» EXTRACTED MATERIAL
— Start —
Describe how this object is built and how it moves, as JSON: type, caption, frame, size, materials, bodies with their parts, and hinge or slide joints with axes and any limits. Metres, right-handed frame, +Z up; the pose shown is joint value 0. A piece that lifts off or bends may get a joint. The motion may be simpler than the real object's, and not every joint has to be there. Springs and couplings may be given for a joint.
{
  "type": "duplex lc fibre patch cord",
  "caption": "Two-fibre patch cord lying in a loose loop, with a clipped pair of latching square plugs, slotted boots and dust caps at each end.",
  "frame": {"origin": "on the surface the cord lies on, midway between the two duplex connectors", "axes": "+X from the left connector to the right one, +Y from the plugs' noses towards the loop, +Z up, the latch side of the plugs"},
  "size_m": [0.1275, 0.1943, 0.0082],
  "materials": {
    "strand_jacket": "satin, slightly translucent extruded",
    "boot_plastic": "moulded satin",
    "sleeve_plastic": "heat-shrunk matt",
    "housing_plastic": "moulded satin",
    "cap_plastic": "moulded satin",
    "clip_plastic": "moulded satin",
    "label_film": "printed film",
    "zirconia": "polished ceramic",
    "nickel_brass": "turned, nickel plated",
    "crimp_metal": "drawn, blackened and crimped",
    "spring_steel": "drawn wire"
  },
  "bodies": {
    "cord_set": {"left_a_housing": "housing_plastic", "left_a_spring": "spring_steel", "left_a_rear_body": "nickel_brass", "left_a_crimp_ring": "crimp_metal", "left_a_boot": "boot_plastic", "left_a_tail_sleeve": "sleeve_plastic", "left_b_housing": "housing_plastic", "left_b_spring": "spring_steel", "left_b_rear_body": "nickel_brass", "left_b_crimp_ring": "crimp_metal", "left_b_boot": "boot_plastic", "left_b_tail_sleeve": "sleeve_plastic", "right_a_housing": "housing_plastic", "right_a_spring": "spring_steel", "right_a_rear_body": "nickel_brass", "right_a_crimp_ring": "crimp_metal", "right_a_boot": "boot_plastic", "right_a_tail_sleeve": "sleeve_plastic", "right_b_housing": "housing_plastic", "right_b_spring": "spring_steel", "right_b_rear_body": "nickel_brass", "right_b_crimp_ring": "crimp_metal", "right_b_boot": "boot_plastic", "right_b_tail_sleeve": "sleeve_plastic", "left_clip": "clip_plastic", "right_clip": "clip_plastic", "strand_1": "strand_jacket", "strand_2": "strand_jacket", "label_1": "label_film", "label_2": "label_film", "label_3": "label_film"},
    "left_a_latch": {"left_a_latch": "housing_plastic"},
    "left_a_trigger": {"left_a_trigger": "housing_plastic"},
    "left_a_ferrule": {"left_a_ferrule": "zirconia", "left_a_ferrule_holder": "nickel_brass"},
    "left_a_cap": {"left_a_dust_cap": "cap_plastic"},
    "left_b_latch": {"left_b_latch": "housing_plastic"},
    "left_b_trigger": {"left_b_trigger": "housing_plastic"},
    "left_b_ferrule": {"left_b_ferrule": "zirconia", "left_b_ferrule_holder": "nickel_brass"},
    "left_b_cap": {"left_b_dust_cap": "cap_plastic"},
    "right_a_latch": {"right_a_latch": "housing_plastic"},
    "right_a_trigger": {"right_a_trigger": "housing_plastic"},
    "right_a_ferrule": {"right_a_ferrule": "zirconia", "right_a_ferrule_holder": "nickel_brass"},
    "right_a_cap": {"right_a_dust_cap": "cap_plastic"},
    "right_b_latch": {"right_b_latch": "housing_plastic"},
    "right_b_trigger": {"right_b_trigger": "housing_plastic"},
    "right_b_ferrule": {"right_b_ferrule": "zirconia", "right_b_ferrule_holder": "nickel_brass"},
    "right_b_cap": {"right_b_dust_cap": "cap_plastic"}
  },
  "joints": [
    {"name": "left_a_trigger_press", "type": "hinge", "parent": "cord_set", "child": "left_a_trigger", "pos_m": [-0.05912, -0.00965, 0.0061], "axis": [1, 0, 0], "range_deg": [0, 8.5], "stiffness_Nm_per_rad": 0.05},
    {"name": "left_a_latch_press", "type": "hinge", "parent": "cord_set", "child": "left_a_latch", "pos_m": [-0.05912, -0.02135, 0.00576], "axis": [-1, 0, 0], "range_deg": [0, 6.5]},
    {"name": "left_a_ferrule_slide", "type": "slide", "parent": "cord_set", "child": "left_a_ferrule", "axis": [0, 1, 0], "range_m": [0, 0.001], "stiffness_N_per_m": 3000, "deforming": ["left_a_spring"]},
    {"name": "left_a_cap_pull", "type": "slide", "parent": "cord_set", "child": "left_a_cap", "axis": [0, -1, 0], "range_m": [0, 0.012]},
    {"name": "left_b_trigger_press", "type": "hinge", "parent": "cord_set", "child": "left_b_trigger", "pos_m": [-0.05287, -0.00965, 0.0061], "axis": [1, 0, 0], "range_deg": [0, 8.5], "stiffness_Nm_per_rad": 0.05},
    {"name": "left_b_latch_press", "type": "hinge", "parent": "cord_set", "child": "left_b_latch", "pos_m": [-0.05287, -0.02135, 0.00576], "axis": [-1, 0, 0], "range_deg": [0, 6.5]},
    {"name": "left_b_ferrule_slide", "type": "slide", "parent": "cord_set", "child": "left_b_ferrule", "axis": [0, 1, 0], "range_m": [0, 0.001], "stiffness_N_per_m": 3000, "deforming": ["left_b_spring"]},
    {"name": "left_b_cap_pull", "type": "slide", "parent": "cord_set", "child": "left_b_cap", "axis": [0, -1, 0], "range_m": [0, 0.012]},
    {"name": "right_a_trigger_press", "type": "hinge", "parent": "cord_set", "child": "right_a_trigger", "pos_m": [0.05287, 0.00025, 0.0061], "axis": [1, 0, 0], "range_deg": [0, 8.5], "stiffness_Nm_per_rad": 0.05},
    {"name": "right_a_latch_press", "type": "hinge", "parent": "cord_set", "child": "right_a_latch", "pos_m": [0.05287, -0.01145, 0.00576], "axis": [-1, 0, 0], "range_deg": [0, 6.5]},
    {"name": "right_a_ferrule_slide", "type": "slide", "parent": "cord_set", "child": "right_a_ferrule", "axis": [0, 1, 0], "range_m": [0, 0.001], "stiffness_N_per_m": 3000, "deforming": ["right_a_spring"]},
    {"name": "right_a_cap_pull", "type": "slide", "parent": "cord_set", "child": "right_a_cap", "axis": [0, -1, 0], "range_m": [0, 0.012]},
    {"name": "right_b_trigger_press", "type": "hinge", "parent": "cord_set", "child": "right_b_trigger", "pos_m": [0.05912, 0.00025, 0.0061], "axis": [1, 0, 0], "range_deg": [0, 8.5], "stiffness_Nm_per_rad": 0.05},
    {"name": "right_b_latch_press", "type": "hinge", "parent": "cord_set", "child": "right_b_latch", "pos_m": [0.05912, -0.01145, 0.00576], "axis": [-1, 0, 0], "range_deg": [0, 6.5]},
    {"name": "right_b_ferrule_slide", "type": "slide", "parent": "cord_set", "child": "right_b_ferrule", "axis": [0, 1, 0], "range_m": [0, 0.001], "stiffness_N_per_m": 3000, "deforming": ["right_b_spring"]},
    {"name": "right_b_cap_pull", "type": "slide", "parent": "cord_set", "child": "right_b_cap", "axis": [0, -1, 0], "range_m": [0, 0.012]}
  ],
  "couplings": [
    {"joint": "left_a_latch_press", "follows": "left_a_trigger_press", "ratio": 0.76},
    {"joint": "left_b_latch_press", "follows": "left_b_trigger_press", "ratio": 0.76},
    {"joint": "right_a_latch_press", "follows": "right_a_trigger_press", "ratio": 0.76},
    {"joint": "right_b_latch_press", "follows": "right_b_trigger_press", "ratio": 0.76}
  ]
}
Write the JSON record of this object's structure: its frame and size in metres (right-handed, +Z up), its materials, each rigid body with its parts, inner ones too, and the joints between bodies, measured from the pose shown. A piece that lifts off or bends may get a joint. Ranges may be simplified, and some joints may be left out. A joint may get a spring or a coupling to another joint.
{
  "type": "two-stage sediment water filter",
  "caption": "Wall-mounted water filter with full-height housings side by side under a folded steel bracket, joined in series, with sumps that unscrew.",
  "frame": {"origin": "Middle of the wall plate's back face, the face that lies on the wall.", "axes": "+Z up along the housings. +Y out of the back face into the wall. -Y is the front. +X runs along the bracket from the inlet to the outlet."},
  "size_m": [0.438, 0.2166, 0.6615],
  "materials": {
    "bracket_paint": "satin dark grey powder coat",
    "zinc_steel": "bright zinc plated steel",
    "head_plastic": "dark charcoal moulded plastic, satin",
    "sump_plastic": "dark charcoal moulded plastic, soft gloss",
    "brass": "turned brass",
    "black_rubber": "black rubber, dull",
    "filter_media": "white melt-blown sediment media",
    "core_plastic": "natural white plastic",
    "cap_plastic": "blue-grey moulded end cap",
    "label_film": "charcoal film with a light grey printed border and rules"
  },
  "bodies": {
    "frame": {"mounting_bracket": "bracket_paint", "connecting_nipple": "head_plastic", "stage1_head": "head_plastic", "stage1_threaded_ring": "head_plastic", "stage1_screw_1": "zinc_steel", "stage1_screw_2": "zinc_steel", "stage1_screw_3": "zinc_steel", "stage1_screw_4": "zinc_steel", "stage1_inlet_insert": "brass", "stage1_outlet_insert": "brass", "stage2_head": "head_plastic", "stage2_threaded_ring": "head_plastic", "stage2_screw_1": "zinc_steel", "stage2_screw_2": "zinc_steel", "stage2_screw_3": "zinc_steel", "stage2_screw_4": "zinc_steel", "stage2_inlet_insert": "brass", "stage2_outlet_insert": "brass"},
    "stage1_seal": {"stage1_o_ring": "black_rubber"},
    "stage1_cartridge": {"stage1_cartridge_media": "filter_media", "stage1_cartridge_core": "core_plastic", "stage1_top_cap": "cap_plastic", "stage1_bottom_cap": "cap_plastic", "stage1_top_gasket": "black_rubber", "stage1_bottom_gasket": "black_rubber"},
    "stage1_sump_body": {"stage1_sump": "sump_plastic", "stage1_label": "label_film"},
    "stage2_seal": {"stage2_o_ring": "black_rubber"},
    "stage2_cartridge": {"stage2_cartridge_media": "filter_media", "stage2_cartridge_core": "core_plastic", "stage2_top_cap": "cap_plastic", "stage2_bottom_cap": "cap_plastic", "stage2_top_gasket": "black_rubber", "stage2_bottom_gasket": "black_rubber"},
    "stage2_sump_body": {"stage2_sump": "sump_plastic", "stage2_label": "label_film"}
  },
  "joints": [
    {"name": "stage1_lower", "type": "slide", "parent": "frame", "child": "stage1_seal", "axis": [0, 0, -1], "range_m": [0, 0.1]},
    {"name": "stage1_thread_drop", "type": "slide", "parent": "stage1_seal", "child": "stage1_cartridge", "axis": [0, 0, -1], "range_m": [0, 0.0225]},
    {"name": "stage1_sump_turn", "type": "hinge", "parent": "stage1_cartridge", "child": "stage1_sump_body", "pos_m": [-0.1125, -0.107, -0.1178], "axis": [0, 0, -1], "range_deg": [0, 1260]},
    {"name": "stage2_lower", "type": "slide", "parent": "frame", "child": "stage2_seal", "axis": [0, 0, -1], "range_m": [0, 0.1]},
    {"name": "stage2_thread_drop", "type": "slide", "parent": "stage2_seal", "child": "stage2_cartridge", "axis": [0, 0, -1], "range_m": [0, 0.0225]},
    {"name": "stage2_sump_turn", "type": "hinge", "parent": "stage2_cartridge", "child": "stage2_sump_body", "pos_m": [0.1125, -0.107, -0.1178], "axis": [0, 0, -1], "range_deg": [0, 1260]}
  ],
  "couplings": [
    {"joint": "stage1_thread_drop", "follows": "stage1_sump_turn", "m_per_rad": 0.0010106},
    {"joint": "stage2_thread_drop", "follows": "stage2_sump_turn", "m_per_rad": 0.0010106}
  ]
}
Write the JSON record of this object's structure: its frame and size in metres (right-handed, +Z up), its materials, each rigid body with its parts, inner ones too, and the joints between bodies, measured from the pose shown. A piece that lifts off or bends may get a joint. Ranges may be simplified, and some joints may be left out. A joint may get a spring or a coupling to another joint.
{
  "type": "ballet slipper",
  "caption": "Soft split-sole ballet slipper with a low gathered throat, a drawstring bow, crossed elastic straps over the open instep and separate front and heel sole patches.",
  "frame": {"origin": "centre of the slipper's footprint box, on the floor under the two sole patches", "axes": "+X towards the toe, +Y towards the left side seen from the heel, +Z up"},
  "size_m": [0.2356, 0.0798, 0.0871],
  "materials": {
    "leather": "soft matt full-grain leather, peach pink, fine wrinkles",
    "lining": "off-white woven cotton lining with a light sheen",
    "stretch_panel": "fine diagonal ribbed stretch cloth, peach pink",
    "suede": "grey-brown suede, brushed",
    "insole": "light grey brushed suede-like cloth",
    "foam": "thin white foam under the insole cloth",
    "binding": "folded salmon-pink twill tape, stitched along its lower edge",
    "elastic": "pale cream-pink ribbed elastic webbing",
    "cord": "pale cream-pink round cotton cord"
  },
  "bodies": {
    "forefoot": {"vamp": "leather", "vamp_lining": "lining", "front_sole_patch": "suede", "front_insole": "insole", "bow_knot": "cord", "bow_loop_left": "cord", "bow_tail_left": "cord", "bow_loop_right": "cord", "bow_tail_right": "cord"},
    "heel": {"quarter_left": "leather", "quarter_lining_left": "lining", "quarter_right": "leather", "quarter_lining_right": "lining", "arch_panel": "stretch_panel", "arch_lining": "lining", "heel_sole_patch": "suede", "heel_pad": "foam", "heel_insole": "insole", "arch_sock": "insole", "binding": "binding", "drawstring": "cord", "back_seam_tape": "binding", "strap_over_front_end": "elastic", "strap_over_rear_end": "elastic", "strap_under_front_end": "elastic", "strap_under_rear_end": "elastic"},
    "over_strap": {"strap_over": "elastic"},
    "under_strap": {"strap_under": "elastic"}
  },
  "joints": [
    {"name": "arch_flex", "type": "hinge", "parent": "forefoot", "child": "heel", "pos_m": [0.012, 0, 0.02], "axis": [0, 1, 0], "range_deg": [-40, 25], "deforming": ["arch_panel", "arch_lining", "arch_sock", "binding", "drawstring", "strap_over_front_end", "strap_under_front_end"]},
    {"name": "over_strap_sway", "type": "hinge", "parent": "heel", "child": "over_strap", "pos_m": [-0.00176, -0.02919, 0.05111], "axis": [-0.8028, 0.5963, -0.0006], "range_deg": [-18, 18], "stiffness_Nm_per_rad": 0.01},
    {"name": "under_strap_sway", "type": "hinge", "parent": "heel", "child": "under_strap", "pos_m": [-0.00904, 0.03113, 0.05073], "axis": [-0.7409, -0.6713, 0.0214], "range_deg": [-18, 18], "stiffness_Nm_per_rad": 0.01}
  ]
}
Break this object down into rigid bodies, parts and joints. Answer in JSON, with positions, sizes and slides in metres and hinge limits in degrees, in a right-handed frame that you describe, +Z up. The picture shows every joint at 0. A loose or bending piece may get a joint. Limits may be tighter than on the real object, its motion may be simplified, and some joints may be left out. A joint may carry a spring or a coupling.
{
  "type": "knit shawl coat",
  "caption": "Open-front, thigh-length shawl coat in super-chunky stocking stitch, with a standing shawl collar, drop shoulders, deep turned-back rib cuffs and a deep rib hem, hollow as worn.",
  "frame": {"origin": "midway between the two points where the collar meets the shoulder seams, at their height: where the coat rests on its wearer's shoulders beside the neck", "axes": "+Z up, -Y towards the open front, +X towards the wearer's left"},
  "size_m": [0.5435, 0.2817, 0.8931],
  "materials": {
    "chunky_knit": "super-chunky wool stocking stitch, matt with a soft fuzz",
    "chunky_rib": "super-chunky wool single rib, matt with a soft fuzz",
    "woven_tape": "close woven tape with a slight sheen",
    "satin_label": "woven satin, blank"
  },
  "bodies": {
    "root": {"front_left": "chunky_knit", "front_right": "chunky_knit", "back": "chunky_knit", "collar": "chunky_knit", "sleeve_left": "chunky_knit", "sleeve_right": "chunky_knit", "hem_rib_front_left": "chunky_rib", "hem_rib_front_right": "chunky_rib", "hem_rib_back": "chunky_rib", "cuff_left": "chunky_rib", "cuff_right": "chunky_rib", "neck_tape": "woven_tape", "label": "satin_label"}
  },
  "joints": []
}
— End —
» STATED TASK
From the entries above, copy every line containing the word "parts".

» RESPONSE TO THE EXERCISE
Describe how this object is built and how it moves, as JSON: type, caption, frame, size, materials, bodies with their parts, and hinge or slide joints with axes and any limits. Metres, right-handed frame, +Z up; the pose shown is joint value 0. A piece that lifts off or bends may get a joint. The motion may be simpler than the real object's, and not every joint has to be there. Springs and couplings may be given for a joint.
Write the JSON record of this object's structure: its frame and size in metres (right-handed, +Z up), its materials, each rigid body with its parts, inner ones too, and the joints between bodies, measured from the pose shown. A piece that lifts off or bends may get a joint. Ranges may be simplified, and some joints may be left out. A joint may get a spring or a coupling to another joint.
Write the JSON record of this object's structure: its frame and size in metres (right-handed, +Z up), its materials, each rigid body with its parts, inner ones too, and the joints between bodies, measured from the pose shown. A piece that lifts off or bends may get a joint. Ranges may be simplified, and some joints may be left out. A joint may get a spring or a coupling to another joint.
Break this object down into rigid bodies, parts and joints. Answer in JSON, with positions, sizes and slides in metres and hinge limits in degrees, in a right-handed frame that you describe, +Z up. The picture shows every joint at 0. A loose or bending piece may get a joint. Limits may be tighter than on the real object, its motion may be simplified, and some joints may be left out. A joint may carry a spring or a coupling.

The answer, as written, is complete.